## Aim
Give again, word for word, each line from the top of the listing through the line that holds "const GAP = 0.3;".

** BEGIN **

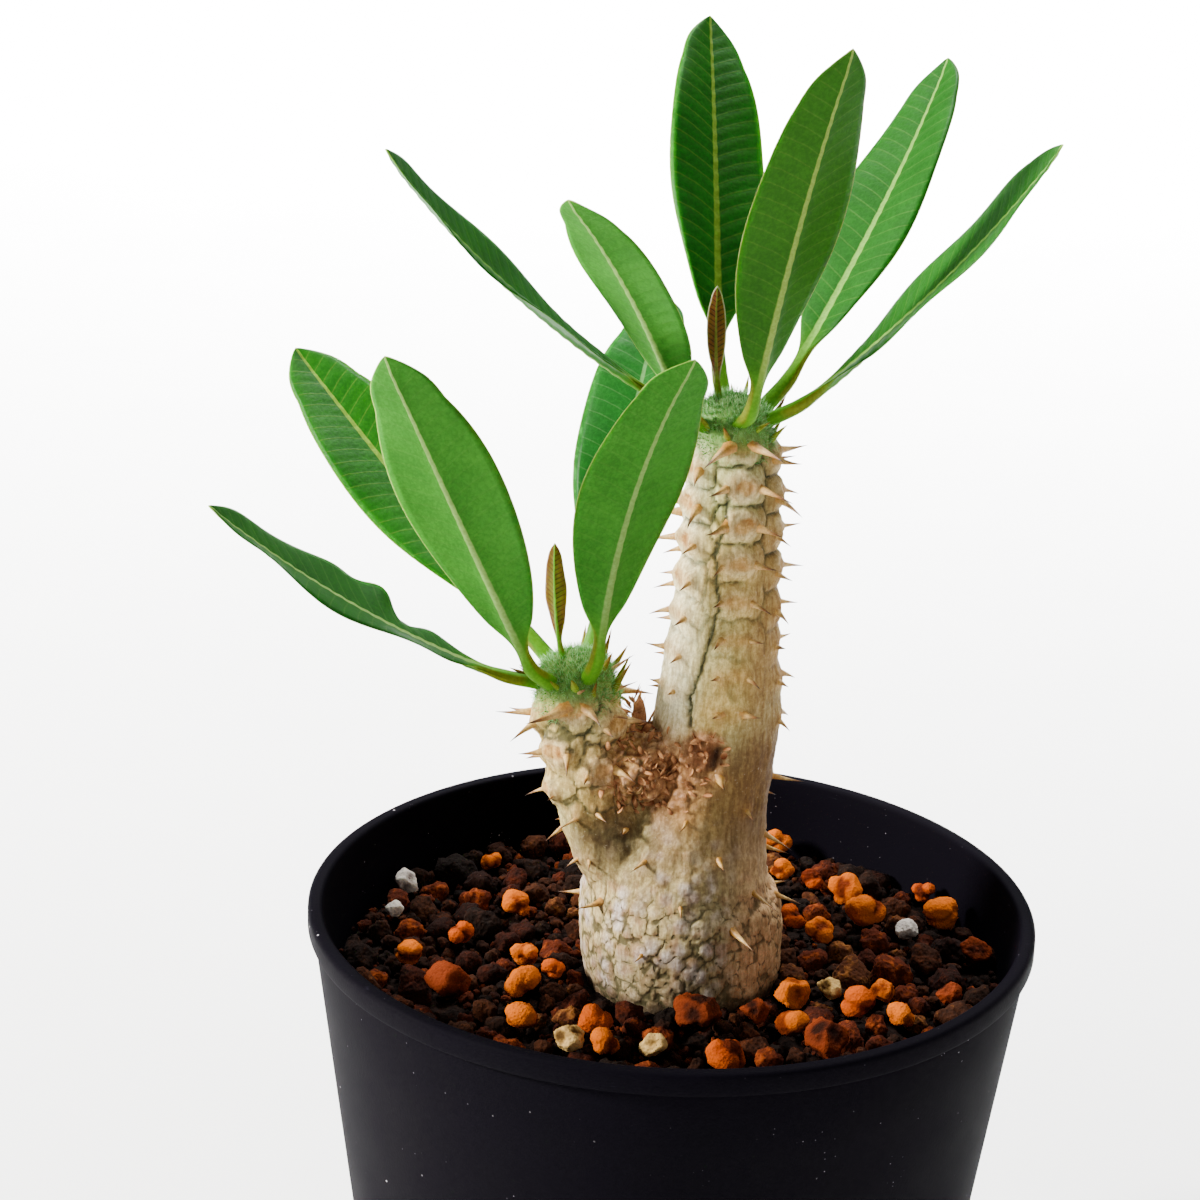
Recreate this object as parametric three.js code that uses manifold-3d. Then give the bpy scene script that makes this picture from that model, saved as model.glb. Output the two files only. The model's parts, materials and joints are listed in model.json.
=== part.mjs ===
// A potted pachypodium: a young caudex plant with two branches, thirteen leaves and paired spines,
// in a round tapered pot filled with a gritty potting mix. Millimetres and degrees, +Z up.
// The origin is the centre of the pot's base, on the surface that the pot stands on.
import * as THREE from "three";
import { mergeVertices } from "three/addons/utils/BufferGeometryUtils.js";
import Module from "manifold-3d";

const wasm = await Module();
wasm.setup();

// ---- Driving dimensions ----

const GAP = 0.3; // clearance between pieces that rest on each other

const POT = {
  height: 78,
  rimRadius: 45,
  taper: 0.131, // growth of the radius for each millimetre of height
  wall: 1.4,
  lipWidth: 1.9,
  lipHeight: 2.6,
  lipStep: 0.35, // how far the lip stands out from the wall below it
  floor: 1.8,
  recess: 1.5, // how far the floor between the feet stands off the surface
  footWidth: 3,
  padRadius: 10,
  drainHoles: 8,
  drainRadius: 3.5,
  drainRing: 19,
  notches: 4,
  notchWidth: 8,
  sides: 60,
};

const MIX = {
  depthBelowRim: 9.2,
  lump: 0.5, // height of the surface's unevenness
  lumpPitch: 7,
  sides: 40,
  rings: 9,
};

// The stem's outline, from the root's tip to the crown: height above the mix, centre x, half width
// and half depth.
const STEM = [
  [-34.8, 1, 1.6, 1.6],
  [-26.8, 1.2, 3.4, 3.4],
  [-16.8, 1.8, 5.8, 5.8],
  [-8.8, 2.2, 8.6, 8.6],
  [-3.8, 2.2, 11.2, 11.2],
  [0.7, 1.8, 12.4, 12.4],
  [6.2, 1.2, 12.7, 12.6],
  [11.7, 0.9, 12.2, 12.0],
  [16.2, 1.8, 10.2, 10.8],
  [21.2, 2.9, 8.4, 9.0],
  [27.7, 4.1, 7.4, 7.8],
  [33.2, 4.5, 7.5, 7.4],
  [38.7, 4.7, 7.2, 7.0],
  [43.7, 4.7, 6.5, 6.5],
  [53.7, 4.9, 5.7, 5.7],
  [63.7, 4.9, 5.2, 5.2],
  [70.2, 4.6, 4.9, 4.9],
];
const FOOT_SECTION = 6; // the widest section, just above the mix
const STEM_SIDES = 24;
const STEM_STATIONS = 30;

// The lower branch: centre x, y and height above the mix, then its radius.
const BRANCH = [
  [-0.5, -1, 9.2, 7.5],
  [-3.8, -1.6, 13.2, 7],
  [-6.8, -2, 17.7, 5.8],
  [-8.8, -2, 22.2, 5.4],
  [-10.6, -2, 27.7, 5.3],
  [-11.8, -2, 33.2, 5.2],
  [-12.7, -2, 38.2, 4.9],
];
const BRANCH_SIDES = 18;
const BRANCH_STATIONS = 14;

const CROWN_RISE = 4; // height of the woolly dome that closes each branch

// The dried base of an old flower stalk in the fork.
const STALK = { x: -4.6, y: -0.8, height: 28.7, radius: 1.5, length: 7.5, lean: -8 };

// Rows of spine pairs, wound round each branch. Distances run down from the crown's shoulder.
const STEM_SPINES = {
  first: 1.2,
  step: 0.92,
  count: 38,
  azimuth: 282,
  turn: -144,
  longest: 5.6,
  shortest: 2.2,
  spread: 1.5,
};
const BRANCH_SPINES = {
  first: 1.6,
  step: 1.05,
  count: 19,
  azimuth: 268,
  turn: 137.5,
  longest: 5,
  shortest: 2.6,
  spread: 1.3,
};
const BULB_SPINES = {
  lowest: 7.2, // heights above the mix
  highest: 29.2,
  count: 30,
  azimuth: 250,
  turn: 137.5,
  longest: 4.2,
  shortest: 2.4,
};
const SPINE = {
  radius: 0.62,
  root: 0.9, // length of its base inside the bark
  splay: 0.45, // how far a pair's spines lean apart
  droop: 0.15,
  uneven: 0.12,
};

// Leaves: the crown they grow from, the azimuth and drop of their seat on it, then where they head.
// heading and elevation are the blade's direction at its foot; turn and lift are added by its tip.
// facing is the azimuth that the underside looks towards.
const LEAVES = {
  lower_leaf_left: {
    crown: "lower", seat: 195, drop: 3, heading: 198, turn: 10, elevation: 25, lift: 17,
    length: 47, width: 12.5, facing: 197,
  },
  lower_leaf_back_left: {
    crown: "lower", seat: 140, drop: 1.6, heading: 148, turn: -8, elevation: 37, lift: -2,
    length: 52.5, width: 13.5, facing: 127,
  },
  lower_leaf_front_left: {
    crown: "lower", seat: 235, drop: 2.4, heading: 217, turn: -2, elevation: 64, lift: -1,
    length: 49, width: 13.5, facing: 253,
  },
  lower_leaf_front_right: {
    crown: "lower", seat: 300, drop: 2.2, heading: 319, turn: -4, elevation: 88, lift: -32,
    length: 45.5, width: 13, facing: 298,
  },
  lower_leaf_back_right: {
    crown: "lower", seat: 60, drop: 1.6, heading: 67, turn: 14, elevation: 84, lift: -54,
    length: 48, width: 13, facing: 73,
  },
  upper_leaf_left: {
    crown: "upper", seat: 180, drop: 2.6, heading: 190, turn: 32, elevation: 34, lift: 14,
    length: 50.5, width: 12, facing: 196,
  },
  upper_leaf_front_left: {
    crown: "upper", seat: 222, drop: 2.8, heading: 241, turn: -5, elevation: 58, lift: -17,
    length: 41, width: 11, facing: 238,
  },
  upper_leaf_back: {
    crown: "upper", seat: 105, drop: 1.6, heading: 95, turn: 1, elevation: 61, lift: -18,
    length: 52, width: 13, facing: 112,
  },
  upper_leaf_front: {
    crown: "upper", seat: 285, drop: 2.8, heading: 302, turn: 2, elevation: 77, lift: -12,
    length: 50, width: 13, facing: 302,
  },
  upper_leaf_back_right: {
    crown: "upper", seat: 25, drop: 2, heading: 40, turn: 28, elevation: 55, lift: -15,
    length: 51.5, width: 13, facing: 48,
  },
  upper_leaf_right: {
    crown: "upper", seat: 350, drop: 2.8, heading: 341, turn: -32, elevation: 45, lift: 5,
    length: 50.5, width: 12, facing: 348,
  },
};
const YOUNG_LEAVES = {
  lower_young_leaf: {
    crown: "lower", seat: 235, drop: 0.2, heading: 225, turn: 0, elevation: 78, lift: 12,
    length: 14.5, width: 3.6, facing: 250,
  },
  upper_young_leaf: {
    crown: "upper", seat: 200, drop: 0.2, heading: 200, turn: 0, elevation: 84, lift: 6,
    length: 13, width: 3, facing: 262,
  },
};
const BLADE = {
  thickness: 0.8,
  footShape: 0.85, // exponents of the outline towards the stalk and towards the tip
  tipShape: 0.75,
  cup: 7, // how far each half rises from the midrib
  stalkShare: 0.13, // the part of the length that is stalk
  stalkRadius: 0.95,
  youngStalkRadius: 0.48,
  bendShare: 0.1, // the part of the length that turns from the crown to the heading
  stations: 13,
};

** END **

## Answer in full
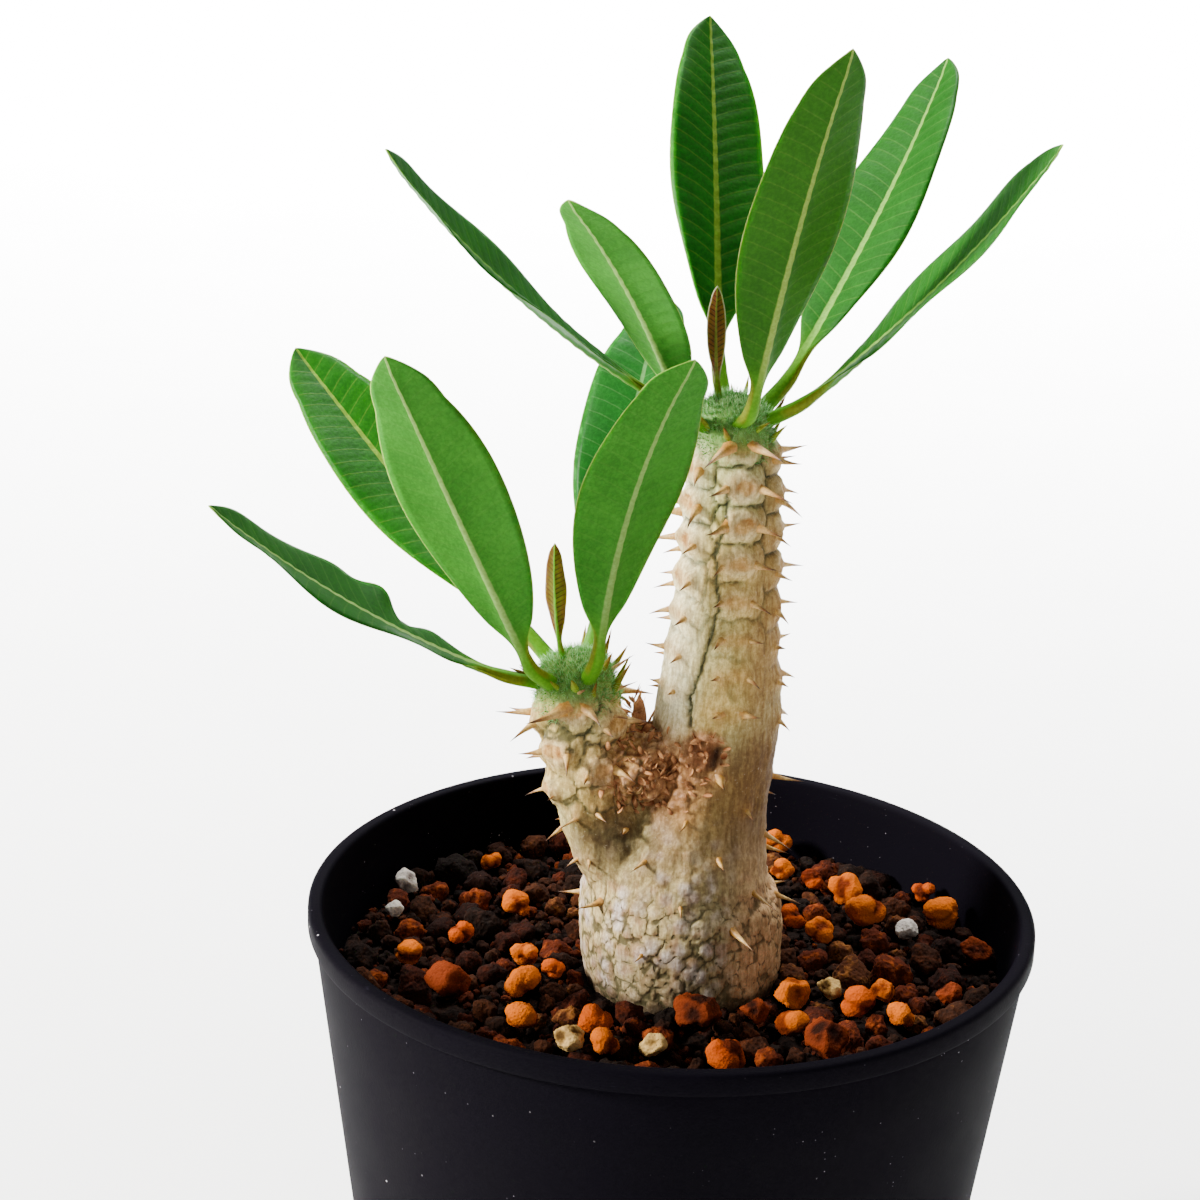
Recreate this object as parametric three.js code that uses manifold-3d. Then give the bpy scene script that makes this picture from that model, saved as model.glb. Output the two files only. The model's parts, materials and joints are listed in model.json.
=== part.mjs ===
// A potted pachypodium: a young caudex plant with two branches, thirteen leaves and paired spines,
// in a round tapered pot filled with a gritty potting mix. Millimetres and degrees, +Z up.
// The origin is the centre of the pot's base, on the surface that the pot stands on.
import * as THREE from "three";
import { mergeVertices } from "three/addons/utils/BufferGeometryUtils.js";
import Module from "manifold-3d";

const wasm = await Module();
wasm.setup();

// ---- Driving dimensions ----

const GAP = 0.3; // clearance between pieces that rest on each other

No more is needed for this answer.